** Your task **
Pull out the lines from the line containing "leg_tip = PIVOT_Y - LEG_LENGTH" through the line containing "obj.matrix_world = world", both lines included, and copy them exactly.

───── Data segment

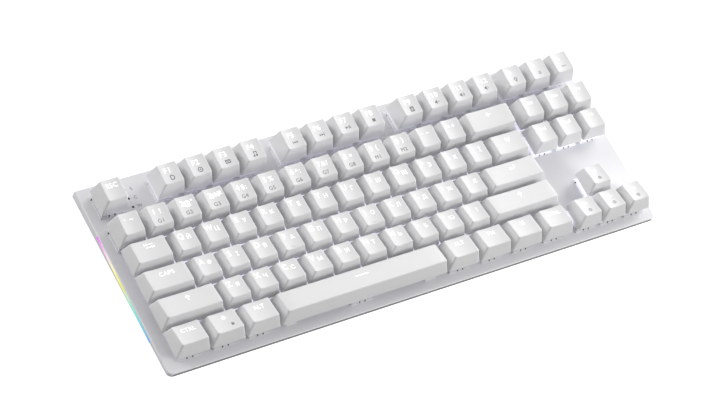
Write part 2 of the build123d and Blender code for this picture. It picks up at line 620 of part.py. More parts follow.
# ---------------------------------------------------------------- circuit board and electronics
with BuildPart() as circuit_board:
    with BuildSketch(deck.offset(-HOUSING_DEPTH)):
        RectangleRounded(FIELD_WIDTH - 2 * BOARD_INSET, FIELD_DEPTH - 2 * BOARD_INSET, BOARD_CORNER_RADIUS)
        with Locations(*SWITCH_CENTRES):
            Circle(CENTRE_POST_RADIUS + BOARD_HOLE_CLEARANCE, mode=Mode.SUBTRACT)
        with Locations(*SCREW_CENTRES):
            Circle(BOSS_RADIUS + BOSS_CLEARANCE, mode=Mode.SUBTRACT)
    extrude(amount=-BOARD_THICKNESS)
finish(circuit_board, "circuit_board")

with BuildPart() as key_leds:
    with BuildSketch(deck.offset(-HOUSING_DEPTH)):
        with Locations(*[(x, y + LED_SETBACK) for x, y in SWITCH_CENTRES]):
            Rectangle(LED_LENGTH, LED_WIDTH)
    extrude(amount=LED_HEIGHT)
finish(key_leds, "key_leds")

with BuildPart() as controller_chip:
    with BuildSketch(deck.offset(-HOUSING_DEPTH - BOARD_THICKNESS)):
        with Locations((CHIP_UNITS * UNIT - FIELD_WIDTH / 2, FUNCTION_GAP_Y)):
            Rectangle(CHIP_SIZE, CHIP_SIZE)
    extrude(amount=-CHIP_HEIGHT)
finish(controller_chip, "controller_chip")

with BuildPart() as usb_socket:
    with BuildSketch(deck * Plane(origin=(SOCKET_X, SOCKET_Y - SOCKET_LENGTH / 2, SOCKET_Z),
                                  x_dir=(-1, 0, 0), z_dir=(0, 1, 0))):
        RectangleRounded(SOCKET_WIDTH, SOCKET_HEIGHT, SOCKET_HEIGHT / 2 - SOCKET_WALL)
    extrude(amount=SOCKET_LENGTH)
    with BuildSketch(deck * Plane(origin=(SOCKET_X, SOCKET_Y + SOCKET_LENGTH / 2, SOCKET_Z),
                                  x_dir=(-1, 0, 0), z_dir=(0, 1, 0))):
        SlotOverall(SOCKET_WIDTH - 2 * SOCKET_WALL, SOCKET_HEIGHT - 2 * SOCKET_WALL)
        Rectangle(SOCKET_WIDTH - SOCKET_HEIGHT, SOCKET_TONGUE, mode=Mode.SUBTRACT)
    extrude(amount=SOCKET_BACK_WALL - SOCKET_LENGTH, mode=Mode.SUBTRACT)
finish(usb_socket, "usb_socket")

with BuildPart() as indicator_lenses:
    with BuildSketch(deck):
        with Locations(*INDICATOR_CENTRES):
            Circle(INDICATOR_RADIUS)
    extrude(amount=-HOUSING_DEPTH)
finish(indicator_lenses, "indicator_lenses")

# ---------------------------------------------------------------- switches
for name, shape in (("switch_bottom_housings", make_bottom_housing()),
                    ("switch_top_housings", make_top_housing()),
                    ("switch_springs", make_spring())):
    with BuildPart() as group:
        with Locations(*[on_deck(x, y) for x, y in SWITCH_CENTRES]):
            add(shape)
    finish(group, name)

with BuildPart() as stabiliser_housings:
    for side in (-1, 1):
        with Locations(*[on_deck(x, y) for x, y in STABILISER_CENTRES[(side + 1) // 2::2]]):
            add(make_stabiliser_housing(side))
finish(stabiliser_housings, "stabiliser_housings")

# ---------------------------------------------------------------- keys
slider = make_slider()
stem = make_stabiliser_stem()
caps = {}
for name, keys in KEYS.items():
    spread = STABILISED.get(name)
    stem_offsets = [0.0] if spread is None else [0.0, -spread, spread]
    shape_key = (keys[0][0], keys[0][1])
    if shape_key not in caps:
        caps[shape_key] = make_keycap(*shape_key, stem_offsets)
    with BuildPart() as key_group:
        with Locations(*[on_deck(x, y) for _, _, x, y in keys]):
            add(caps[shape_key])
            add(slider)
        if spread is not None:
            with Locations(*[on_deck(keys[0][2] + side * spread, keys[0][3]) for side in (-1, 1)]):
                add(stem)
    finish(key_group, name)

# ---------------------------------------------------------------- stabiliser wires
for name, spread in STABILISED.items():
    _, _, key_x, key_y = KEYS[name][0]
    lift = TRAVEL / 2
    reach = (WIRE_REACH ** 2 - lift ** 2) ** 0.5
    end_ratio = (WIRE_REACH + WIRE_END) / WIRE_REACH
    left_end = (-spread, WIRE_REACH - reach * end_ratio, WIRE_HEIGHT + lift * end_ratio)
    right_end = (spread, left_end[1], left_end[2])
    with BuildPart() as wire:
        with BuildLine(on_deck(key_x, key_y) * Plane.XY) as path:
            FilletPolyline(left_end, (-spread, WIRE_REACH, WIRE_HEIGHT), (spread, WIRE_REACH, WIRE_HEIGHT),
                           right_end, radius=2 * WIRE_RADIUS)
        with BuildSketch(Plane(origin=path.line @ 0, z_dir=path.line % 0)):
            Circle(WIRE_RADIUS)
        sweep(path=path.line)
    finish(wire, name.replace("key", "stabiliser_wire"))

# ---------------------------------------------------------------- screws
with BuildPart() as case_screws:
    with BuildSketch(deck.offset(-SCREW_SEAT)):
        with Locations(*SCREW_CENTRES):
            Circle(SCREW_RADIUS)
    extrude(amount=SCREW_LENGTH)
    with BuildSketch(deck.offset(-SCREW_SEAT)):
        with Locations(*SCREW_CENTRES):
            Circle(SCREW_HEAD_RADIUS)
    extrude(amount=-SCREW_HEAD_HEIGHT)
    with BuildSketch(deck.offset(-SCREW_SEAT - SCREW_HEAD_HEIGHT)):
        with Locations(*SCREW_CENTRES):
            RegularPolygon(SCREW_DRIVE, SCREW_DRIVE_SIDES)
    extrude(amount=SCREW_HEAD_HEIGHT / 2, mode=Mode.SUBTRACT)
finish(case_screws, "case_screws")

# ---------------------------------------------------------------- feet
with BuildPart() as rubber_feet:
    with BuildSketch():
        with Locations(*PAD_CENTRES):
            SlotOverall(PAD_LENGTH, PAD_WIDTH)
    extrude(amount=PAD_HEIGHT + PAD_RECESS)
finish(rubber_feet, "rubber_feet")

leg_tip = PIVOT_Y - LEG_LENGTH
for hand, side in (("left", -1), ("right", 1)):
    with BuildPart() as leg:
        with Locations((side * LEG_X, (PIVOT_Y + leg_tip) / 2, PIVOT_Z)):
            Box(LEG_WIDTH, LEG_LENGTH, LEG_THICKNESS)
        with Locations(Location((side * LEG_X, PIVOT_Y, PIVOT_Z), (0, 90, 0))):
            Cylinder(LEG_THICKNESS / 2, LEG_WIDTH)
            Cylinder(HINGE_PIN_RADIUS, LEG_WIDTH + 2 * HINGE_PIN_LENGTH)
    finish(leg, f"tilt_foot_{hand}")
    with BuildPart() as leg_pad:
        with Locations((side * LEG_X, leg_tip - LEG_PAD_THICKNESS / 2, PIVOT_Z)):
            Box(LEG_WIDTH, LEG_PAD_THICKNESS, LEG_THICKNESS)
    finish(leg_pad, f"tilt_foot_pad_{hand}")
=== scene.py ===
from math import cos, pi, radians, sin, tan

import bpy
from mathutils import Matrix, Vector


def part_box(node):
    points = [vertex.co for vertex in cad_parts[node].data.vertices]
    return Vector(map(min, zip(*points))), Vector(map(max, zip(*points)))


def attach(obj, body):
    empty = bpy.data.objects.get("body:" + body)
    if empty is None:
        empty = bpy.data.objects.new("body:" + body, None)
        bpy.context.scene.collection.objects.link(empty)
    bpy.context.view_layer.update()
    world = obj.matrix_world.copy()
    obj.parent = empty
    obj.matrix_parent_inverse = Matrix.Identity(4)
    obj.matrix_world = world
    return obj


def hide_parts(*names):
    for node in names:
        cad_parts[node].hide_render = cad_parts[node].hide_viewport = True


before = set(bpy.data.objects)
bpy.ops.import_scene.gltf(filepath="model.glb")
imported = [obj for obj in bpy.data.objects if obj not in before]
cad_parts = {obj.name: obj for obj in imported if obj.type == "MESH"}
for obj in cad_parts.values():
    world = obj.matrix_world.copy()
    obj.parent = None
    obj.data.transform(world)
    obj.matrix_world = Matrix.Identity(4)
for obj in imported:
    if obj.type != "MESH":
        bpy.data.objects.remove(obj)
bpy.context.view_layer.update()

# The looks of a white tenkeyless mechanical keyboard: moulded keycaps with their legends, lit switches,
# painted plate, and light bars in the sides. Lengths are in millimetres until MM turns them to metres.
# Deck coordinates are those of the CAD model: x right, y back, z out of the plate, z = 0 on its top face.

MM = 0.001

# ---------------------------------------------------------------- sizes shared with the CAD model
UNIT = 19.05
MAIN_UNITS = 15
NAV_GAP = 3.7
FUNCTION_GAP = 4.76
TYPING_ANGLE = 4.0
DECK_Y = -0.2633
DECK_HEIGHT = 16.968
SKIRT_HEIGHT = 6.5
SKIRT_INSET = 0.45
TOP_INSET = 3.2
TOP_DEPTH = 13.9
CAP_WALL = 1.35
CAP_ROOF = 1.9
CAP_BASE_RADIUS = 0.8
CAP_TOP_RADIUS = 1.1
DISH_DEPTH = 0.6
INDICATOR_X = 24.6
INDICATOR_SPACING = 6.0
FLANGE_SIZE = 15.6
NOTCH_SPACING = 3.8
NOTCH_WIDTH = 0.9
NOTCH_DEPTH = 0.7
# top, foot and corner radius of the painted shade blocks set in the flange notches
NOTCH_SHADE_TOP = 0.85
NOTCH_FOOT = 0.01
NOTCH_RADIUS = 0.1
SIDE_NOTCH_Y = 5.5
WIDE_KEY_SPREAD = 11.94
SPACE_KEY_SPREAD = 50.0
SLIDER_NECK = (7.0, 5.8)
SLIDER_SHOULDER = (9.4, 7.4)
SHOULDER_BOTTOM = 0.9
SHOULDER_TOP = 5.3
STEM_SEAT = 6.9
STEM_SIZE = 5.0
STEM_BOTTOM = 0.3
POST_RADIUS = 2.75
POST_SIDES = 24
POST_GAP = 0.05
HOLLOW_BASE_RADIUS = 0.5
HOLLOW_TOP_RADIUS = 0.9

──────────

** Solution for this task **
leg_tip = PIVOT_Y - LEG_LENGTH
for hand, side in (("left", -1), ("right", 1)):
    with BuildPart() as leg:
        with Locations((side * LEG_X, (PIVOT_Y + leg_tip) / 2, PIVOT_Z)):
            Box(LEG_WIDTH, LEG_LENGTH, LEG_THICKNESS)
        with Locations(Location((side * LEG_X, PIVOT_Y, PIVOT_Z), (0, 90, 0))):
            Cylinder(LEG_THICKNESS / 2, LEG_WIDTH)
            Cylinder(HINGE_PIN_RADIUS, LEG_WIDTH + 2 * HINGE_PIN_LENGTH)
    finish(leg, f"tilt_foot_{hand}")
    with BuildPart() as leg_pad:
        with Locations((side * LEG_X, leg_tip - LEG_PAD_THICKNESS / 2, PIVOT_Z)):
            Box(LEG_WIDTH, LEG_PAD_THICKNESS, LEG_THICKNESS)
    finish(leg_pad, f"tilt_foot_pad_{hand}")
=== scene.py ===
from math import cos, pi, radians, sin, tan

import bpy
from mathutils import Matrix, Vector


def part_box(node):
    points = [vertex.co for vertex in cad_parts[node].data.vertices]
    return Vector(map(min, zip(*points))), Vector(map(max, zip(*points)))


def attach(obj, body):
    empty = bpy.data.objects.get("body:" + body)
    if empty is None:
        empty = bpy.data.objects.new("body:" + body, None)
        bpy.context.scene.collection.objects.link(empty)
    bpy.context.view_layer.update()
    world = obj.matrix_world.copy()
    obj.parent = empty
    obj.matrix_parent_inverse = Matrix.Identity(4)
    obj.matrix_world = world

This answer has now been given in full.